What is hurting Hughes is the fact that he is a fly ball pitcher in a ballpark where a pop-up lands in the seats. At home, he’s given up 12 home runs and has lost seven of his eight decisions with a 5.63 ERA.
Jon Heyman of CBSSports.com reported the Yankees aren’t finding the right kind of return in possible trade scenarios.
The Yankees aren’t in the market for a young prospect they have to develop. That’s not the Yankee style. It's always win-now, which is why their system is as thin as it is.
While it seems Hughes is being profiled for his woes in a hitter-friendly ballpark, at this time, it would be best to stick with the 27-year-old until they receive a viable return.
The Philadelphia Phillies are staying alive in the NL East, a division that no team has taken control of. However, sitting six-and-a-half games out of the NL wild card at 49-50, the Phillies can quickly turn into sellers.
Chase Utley, the long-time second baseman and fan-favorite has an expiring contract, becoming a free agent at season's end.
If Cashman wants to give Lyle Overbay some relief at first base, Utley is capable and will bring a powerful left-handed bat. This season he is hitting .279 with 13 home runs and 36 RBI.
As Fox Sports’ Ken Rosenthal reports, the Phillies must start thinking about rebuilding. Charlie Manuel is likely in his last season as manager and the core, like the Yankees, is getting older.
New York is dangling JR Murphy on the trade block. With Carlos Ruiz a free-agent-to-be, a deal with Murphy, reliever Preston Claiborne and minor league shortstop Walter Ibarra could pry Utley away from Philadelphia.
Jim Salisbury of Comcast SportsNet in Philadelphia said if general manager Ruben Amaro makes a move, “keep an eye on the Yankees.”
With Utley’s short swing, he will thrive with the short porch. For Cashman, acquiring Utley for a position change is a bold move, but one that must be considered.
In typical Cashman fashion, the Yankees swoop in with an offer for the Cubs best pitcher. Needing power from the right side of the plate, Alfonso Soriano will also be in the deal.

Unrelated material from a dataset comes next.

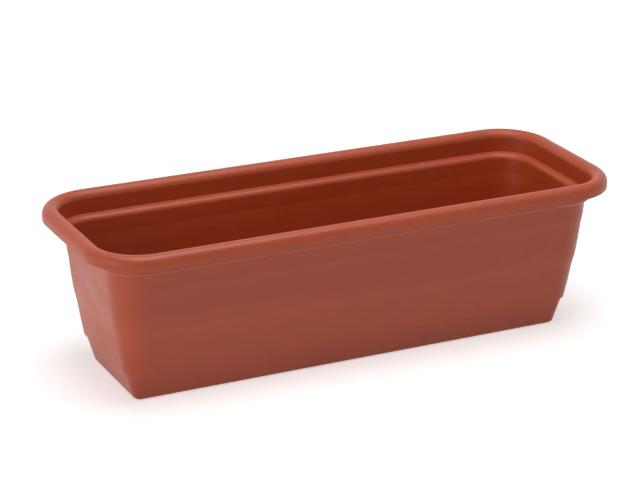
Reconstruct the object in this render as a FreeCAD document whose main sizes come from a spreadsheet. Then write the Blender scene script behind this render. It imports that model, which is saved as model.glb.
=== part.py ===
"""Window box planter, 600 mm: a moulded trough that stands in its own drip tray.

Frame: millimetres, +Z up, +X along the box, the front is -Y, and the origin is the middle of
the footprint on the surface that the tray stands on.

Both pieces are thin shells with one wall section carried round a rounded rectangle. A point of
a section is given by its inset, the distance in from the rim's outermost edge, and its height.
"""
import FreeCAD, Part
import math
import os
import re
import Sketcher

# ---------------------------------------------------------------- driving dimensions, mm
SIZES = {
    # plan of the rim, which every wall follows
    "rim_length": 600.0,
    "rim_width": 221.4,
    "inner_corner_radius": 5.4,
    # rolled rim: half round crown, then a straight skirt that hides the top of the wall
    "overall_height": 175.6,
    "rim_roll_width": 17.8,
    "rim_wall": 2.0,
    "rim_haunch": 4.5,
    "skirt_drop": 14.4,
    # collar under the roll and the ledge below it, on which a second box nests
    "trough_wall": 2.2,
    "collar_lean": 0.4,
    "ledge_drop": 24.6,
    "ledge_fall": 0.5,
    "ledge_edge_radius": 4.0,
    "ledge_root_chamfer": 1.9,
    "collar_chamfer": 3.1,
    # three leaning tiers with two softer steps between them
    "wall_top_inset": 23.0,
    "tier_one_drop": 18.2,
    "tier_one_lean": 1.35,
    "step_one_drop": 12.0,
    "step_one_lean": 1.95,
    "tier_two_drop": 34.5,
    "tier_two_lean": 4.25,
    "step_two_drop": 14.0,
    "step_two_lean": 3.25,
    "tier_three_lean": 6.95,
    "tier_blend_radius": 25.0,
    # shoulder above the tray and the foot that drops into it
    "shoulder_wall": 2.2,
    "trough_floor": 2.4,
    # drain holes in the trough's floor
    "drain_bore": 10.0,
    "drain_columns": 4,
    "drain_row_spacing": 62.0,
    "drain_end_margin": 68.0,
    # drip tray
    "tray_height": 31.5,
    "tray_step": 2.1,
    "tray_wall": 1.8,
    "tray_floor": 1.8,
    "tray_flare": 17.0,
    "tray_foot_radius": 3.0,
    # standing ring under the tray, which holds its edge and its base clear of the ground
    "tray_foot_lift": 1.4,
    "tray_ring_setback": 3.4,
    "tray_ring_width": 3.0,
    # bars in the tray that hold the trough above the drained water
    "bar_height": 8.0,
    "bar_width": 5.0,
    "bar_count": 5,
    "bar_water_gap": 9.0,
    "bar_end_margin": 52.0,
    # fits between the two pieces
    "seam_clearance": 0.4,
    "foot_clearance": 0.5,
    "seat_clearance": 0.3,
    # how far the parts of one moulding run into each other before they are joined
    "floor_web": 2.0,
    "floor_lap": 0.8,
}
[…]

The way CC Sabathia and Andy Pettitte have been pitching, it has become clear the rotation must be improved if the Yankees wish to remain in the playoff hunt. They currently have a run differential of minus-two.

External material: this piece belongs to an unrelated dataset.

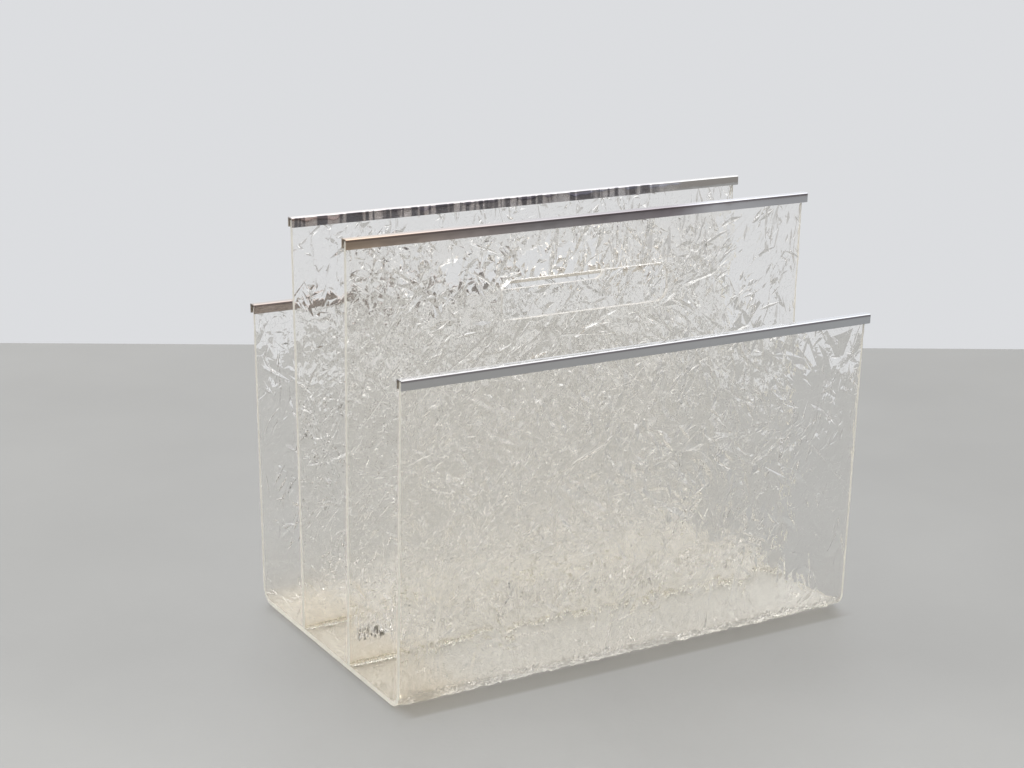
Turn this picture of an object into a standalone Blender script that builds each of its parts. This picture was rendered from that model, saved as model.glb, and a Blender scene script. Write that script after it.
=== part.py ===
"""Magazine rack of clear crinkle acrylic with chromed edge trims.

One sheet is bent into a U, which makes the front wall, the floor and the rear wall.
Two taller flat sheets stand across its floor as dividers, each with a hand slot.
Each of the four top edges is capped by a chromed U-channel, pushed on, and each divider's
foot is welded to the floor by a bead of solvent cement along either side.

Metres, +Z up, the sheets' long edges along X, the front facing -Y.
The origin is in the middle of the rack's length and depth, on the surface that it stands on.
"""

from math import cos, pi, radians, sin, tan

import bmesh
import bpy
from mathutils import Vector

# Acrylic sheets
SHEET = 0.0040  # thickness
SHEET_LENGTH = 0.3310  # along X, the same for the tray and both dividers
SHEET_SHIFT = -0.0010  # the sheets sit a little towards -X under their trims
TRAY_TOP = 0.2045  # top of the outer walls' trims
TRAY_DEPTH = 0.2103  # between the middles of the outer walls at their top edges
FRONT_LEAN = radians(2.0)  # the front wall leans outwards
REAR_LEAN = radians(1.1)
BEND_RADIUS = 0.0120  # outside of both bends
BEND_STEPS = 10

# Dividers: the middle of each foot, and how far each leans outwards
DIVIDER_TOP = 0.2720  # top of the dividers' trims
DIVIDERS = {
    "front_divider": (-0.0305, radians(1.2)),
    "rear_divider": (0.0365, radians(-0.9)),
}
SLOT_LENGTH = 0.1220
SLOT_HEIGHT = 0.0250
SLOT_TOP = 0.2358
SLOT_CORNER = 0.0080

# Chromed trims: a U-channel, open downwards
TRIM_LENGTH = 0.3350
TRIM_WIDTH = 0.0062
TRIM_HEIGHT = 0.0062
TRIM_WALL = 0.0007
TRIM_CORNER = 0.0009  # outside radius of the two folds
TRIM_VOID = 0.0011  # free height between the sheet's edge and the channel's web

# Cement beads
GAP = 0.0003  # between touching pieces
FOOT_Z = SHEET + GAP  # the dividers and the beads stand on the tray's floor
BEAD_LEG = 0.0022
BEAD_INSET = 0.0010  # a bead stops short of the sheet's ends
CORNER_STEPS = 4

ACRYLIC_COLOUR = (0.88, 0.87, 0.83)
CEMENT_COLOUR = (0.82, 0.78, 0.66)
CHROME_COLOUR = (0.72, 0.72, 0.73)


def clear_scene():
    for obj in list(bpy.data.objects):
        bpy.data.objects.remove(obj)


def make_material(name, colour, roughness, metallic=0.0, transmission=0.0):
    material = bpy.data.materials.new(name)
    material.use_nodes = True
    shader = material.node_tree.nodes["Principled BSDF"]
    shader.inputs["Base Color"].default_value = (*colour, 1.0)
    shader.inputs["Roughness"].default_value = roughness
    shader.inputs["Metallic"].default_value = metallic
    shader.inputs["Transmission Weight"].default_value = transmission
    return material


def add_object(name, mesh_data, material):
    """An object holding the finished bmesh, shaded smooth except at its real corners."""
    bmesh.ops.recalc_face_normals(mesh_data, faces=mesh_data.faces)
    mesh = bpy.data.meshes.new(name)
    mesh_data.to_mesh(mesh)
    mesh_data.free()
    mesh.shade_smooth()
    mesh.set_sharp_from_angle(angle=radians(30))
    mesh.materials.append(material)
    obj = bpy.data.objects.new(name, mesh)
    bpy.context.scene.collection.objects.link(obj)
    return obj


def rounded_path(corners, radius, steps):
    """The open line through the corners, in (y, z), with each inner corner rounded by an arc."""
    path = [corners[0]]
    for before, corner, after in zip(corners, corners[1:], corners[2:]):
        back = (before - corner).normalized()
        ahead = (after - corner).normalized()
        half_angle = back.angle(ahead) / 2
        middle = (back + ahead).normalized()
        centre = corner + middle * radius / sin(half_angle)
        start = corner + back * radius / tan(half_angle) - centre
        end = corner + ahead * radius / tan(half_angle) - centre
        sweep = pi - 2 * half_angle
        for step in range(steps + 1):
            t = step / steps
            blend = (sin((1 - t) * sweep) * start + sin(t * sweep) * end) / sin(sweep)
            path.append(centre + blend)
    path.append(corners[-1])
    return path


def bent_sheet(name, path, length, thickness, material):
    """A sheet of even thickness whose middle follows the path, in (y, z), and runs along X."""
    mesh_data = bmesh.new()
    rows = []
    for x in (-length / 2, length / 2):
        rows.append([mesh_data.verts.new((x, point.x, point.y)) for point in path])
    for left, right, next_left, next_right in zip(*rows, rows[0][1:], rows[1][1:]):
        mesh_data.faces.new((left, right, next_right, next_left))
    obj = add_object(name, mesh_data, material)
    solidify = obj.modifiers.new("Thickness", "SOLIDIFY")
    solidify.thickness = thickness
    solidify.offset = 0.0
    solidify.use_even_offset = True
    return obj


def extruded(name, outline, start, end, axis, material):
    """The flat outline swept straight from start to end along the unit vector axis."""
    mesh_data = bmesh.new()
    corners = [mesh_data.verts.new(point + axis * start) for point in outline]
    face = mesh_data.faces.new(corners)
    swept = bmesh.ops.extrude_face_region(mesh_data, geom=[face])
    moved = [item for item in swept["geom"] if isinstance(item, bmesh.types.BMVert)]
    bmesh.ops.translate(mesh_data, verts=moved, vec=axis * (end - start))
    return add_object(name, mesh_data, material)


def build_tray(material):
    """Front wall, floor and rear wall in one bent sheet."""
    floor_z = SHEET / 2
    top_z = TRAY_TOP - TRIM_WALL - TRIM_VOID
    rise = top_z - floor_z
    front_y = -TRAY_DEPTH / 2
    rear_y = TRAY_DEPTH / 2
    corners = [
        Vector((front_y, top_z)),
        Vector((front_y + rise * tan(FRONT_LEAN), floor_z)),
        Vector((rear_y - rise * tan(REAR_LEAN), floor_z)),
        Vector((rear_y, top_z)),
    ]
    path = rounded_path(corners, BEND_RADIUS - SHEET / 2, BEND_STEPS)
    tray = bent_sheet("tray", path, SHEET_LENGTH, SHEET, material)
    tray.location.x = SHEET_SHIFT


def slot_outline():
    """The hand slot's rounded rectangle, in the XZ plane, above a divider's foot."""
    middle_z = SLOT_TOP - SLOT_HEIGHT / 2 - FOOT_Z
    reach_x = SLOT_LENGTH / 2 - SLOT_CORNER
    reach_z = SLOT_HEIGHT / 2 - SLOT_CORNER
    outline = []
    for quarter, (side, level) in enumerate(((1, 1), (-1, 1), (-1, -1), (1, -1))):
        centre = Vector((side * reach_x, 0, middle_z + level * reach_z))
        for step in range(CORNER_STEPS + 1):
            angle = (quarter + step / CORNER_STEPS) * pi / 2
            outline.append(centre + SLOT_CORNER * Vector((cos(angle), 0, sin(angle))))
    return outline


def build_divider(name, foot_y, lean, material):
    """A flat sheet standing on the tray's floor, with a hand slot cut through near its top."""
    high = DIVIDER_TOP - FOOT_Z - TRIM_WALL - TRIM_VOID
    half = SHEET_LENGTH / 2
    outline = [Vector(point) for point in ((-half, 0, 0), (half, 0, 0), (half, 0, high), (-half, 0, high))]
    along_y = Vector((0, 1, 0))
    divider = extruded(name, outline, -SHEET / 2, SHEET / 2, along_y, material)
    divider.location = (SHEET_SHIFT, foot_y, FOOT_Z)
    divider.rotation_euler.x = lean
    cutter = extruded(name + "_slot_cutter", slot_outline(), -SHEET, SHEET, along_y, material)
    cutter.parent = divider
    cutter.hide_render = True
    cutter.display_type = "WIRE"
    cut = divider.modifiers.new("Hand slot", "BOOLEAN")
    cut.operation = "DIFFERENCE"
    cut.solver = "EXACT"
    cut.object = cutter
    return divider


def build_trim(name, material):
    """A chromed channel that opens downwards, its origin at the middle of its top."""
    side = (TRIM_WIDTH - TRIM_WALL) / 2
    web = -TRIM_WALL / 2
    leg = -TRIM_HEIGHT
    corners = [Vector(point) for point in ((-side, leg), (-side, web), (side, web), (side, leg))]
    path = rounded_path(corners, TRIM_CORNER - TRIM_WALL / 2, CORNER_STEPS)
    return bent_sheet(name, path, TRIM_LENGTH, TRIM_WALL, material)


def build_bead(name, foot_y, side, material):
    """A bead of set cement in the corner between a divider's face and the floor."""
    face = side * (SHEET / 2 + GAP)
    outline = [Vector((0, face, 0))]
    for step in range(CORNER_STEPS + 1):
        angle = step / CORNER_STEPS * pi / 2
        outward = BEAD_LEG * (1 - sin(angle))
        upward = BEAD_LEG * (1 - cos(angle))
        outline.append(Vector((0, face + side * outward, upward)))
    half = SHEET_LENGTH / 2 - BEAD_INSET
    bead = extruded(name, outline, -half, half, Vector((1, 0, 0)), material)
    bead.location = (SHEET_SHIFT, foot_y, FOOT_Z)


def build_rack():
    acrylic = make_material("clear_crinkle_acrylic", ACRYLIC_COLOUR, 0.08, transmission=0.9)
    cement = make_material("set_cement", CEMENT_COLOUR, 0.25, transmission=0.5)
    chrome = make_material("chrome", CHROME_COLOUR, 0.12, metallic=1.0)
    build_tray(acrylic)
    for name, (foot_y, lean) in DIVIDERS.items():
        divider = build_divider(name, foot_y, lean, acrylic)
        trim = build_trim(name + "_trim", chrome)
        trim.parent = divider
        trim.location = (-SHEET_SHIFT, 0, DIVIDER_TOP - FOOT_Z)
        build_bead(name + "_front_bead", foot_y, -1, cement)
        build_bead(name + "_rear_bead", foot_y, 1, cement)
    for name, side, lean in (("front_wall_trim", -1, FRONT_LEAN), ("rear_wall_trim", 1, -REAR_LEAN)):
        trim = build_trim(name, chrome)
        trim.location = (0, side * TRAY_DEPTH / 2, TRAY_TOP)
        trim.rotation_euler.x = lean


clear_scene()
build_rack()
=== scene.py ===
"""A clear crinkle-acrylic magazine rack with chromed edge trims, built round its CAD frame.

Each acrylic sheet is modelled as the real one is made: a flat slab, smooth on one face and
crumpled like foil on the other, which is then bent to its shape.
Metres, +Z up, the front facing -Y.
"""

from math import cos, pi, radians, sin, tan

import bmesh
import bpy
import numpy as np
from mathutils import Matrix, Vector
from mathutils.bvhtree import BVHTree
from mathutils.geometry import delaunay_2d_cdt


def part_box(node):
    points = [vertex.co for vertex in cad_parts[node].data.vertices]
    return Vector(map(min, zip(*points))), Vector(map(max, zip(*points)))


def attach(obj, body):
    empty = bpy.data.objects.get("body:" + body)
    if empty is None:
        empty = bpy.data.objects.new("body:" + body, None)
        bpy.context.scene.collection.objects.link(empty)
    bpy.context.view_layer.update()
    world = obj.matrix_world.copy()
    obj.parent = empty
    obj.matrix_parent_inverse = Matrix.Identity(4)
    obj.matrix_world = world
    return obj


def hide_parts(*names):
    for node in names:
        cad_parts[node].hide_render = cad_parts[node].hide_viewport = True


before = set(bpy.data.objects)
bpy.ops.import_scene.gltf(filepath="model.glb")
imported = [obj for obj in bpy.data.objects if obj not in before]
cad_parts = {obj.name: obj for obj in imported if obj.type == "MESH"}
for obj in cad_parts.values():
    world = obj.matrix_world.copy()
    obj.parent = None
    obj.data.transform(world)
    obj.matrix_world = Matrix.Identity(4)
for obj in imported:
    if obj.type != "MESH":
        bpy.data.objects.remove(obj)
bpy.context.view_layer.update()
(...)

But will the Yankees have to clear house in order for this to happen? Not necessarily. A package revolving around Brett Gardner could be enough to entice the Cubs.
Gardner is under team control until 2015 and has been a productive player for the Yankees. Though he should steal upwards of 40 bases a season, Gardner has swiped just 16 bags this year.

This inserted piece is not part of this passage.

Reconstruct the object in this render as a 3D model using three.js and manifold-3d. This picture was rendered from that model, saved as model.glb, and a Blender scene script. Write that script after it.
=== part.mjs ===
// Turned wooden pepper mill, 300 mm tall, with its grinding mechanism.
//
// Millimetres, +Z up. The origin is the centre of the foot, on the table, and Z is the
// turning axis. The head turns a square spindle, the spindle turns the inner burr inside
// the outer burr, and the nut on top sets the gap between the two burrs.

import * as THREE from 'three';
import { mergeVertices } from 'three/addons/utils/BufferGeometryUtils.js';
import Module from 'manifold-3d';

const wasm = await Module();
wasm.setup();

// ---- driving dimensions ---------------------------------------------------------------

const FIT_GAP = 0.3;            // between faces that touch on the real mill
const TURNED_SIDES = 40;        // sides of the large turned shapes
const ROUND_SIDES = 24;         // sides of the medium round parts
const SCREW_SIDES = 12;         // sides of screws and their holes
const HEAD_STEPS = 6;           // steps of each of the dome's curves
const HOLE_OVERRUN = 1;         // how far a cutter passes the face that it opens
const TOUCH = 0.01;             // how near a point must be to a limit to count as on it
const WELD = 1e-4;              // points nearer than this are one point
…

He has, however, tied his career-high with seven home runs while hitting a solid .280.
A speedy center fielder, Gardner has more experience than Julio Borbon and Junior Lake. After being moved between left and center field throughout his career, he could live up to his full potential with a steady role in center.
The Yankees can afford to trade Gardner with Ichiro and Granderson in the outfield.
In addition to Gardner, some prospects will need to be included. Parting ways with Dellin Betances, Chris Bootcheck, Chase Whitley and Ramon Flores will give Chicago the pitching they covet, as well as a promising young outfielder for the future.
The potential trade with the Rangers involved three prospects. Here, Chicago dumps the salaries of Garza and Soriano in exchange for four prospects and a leadoff hitter.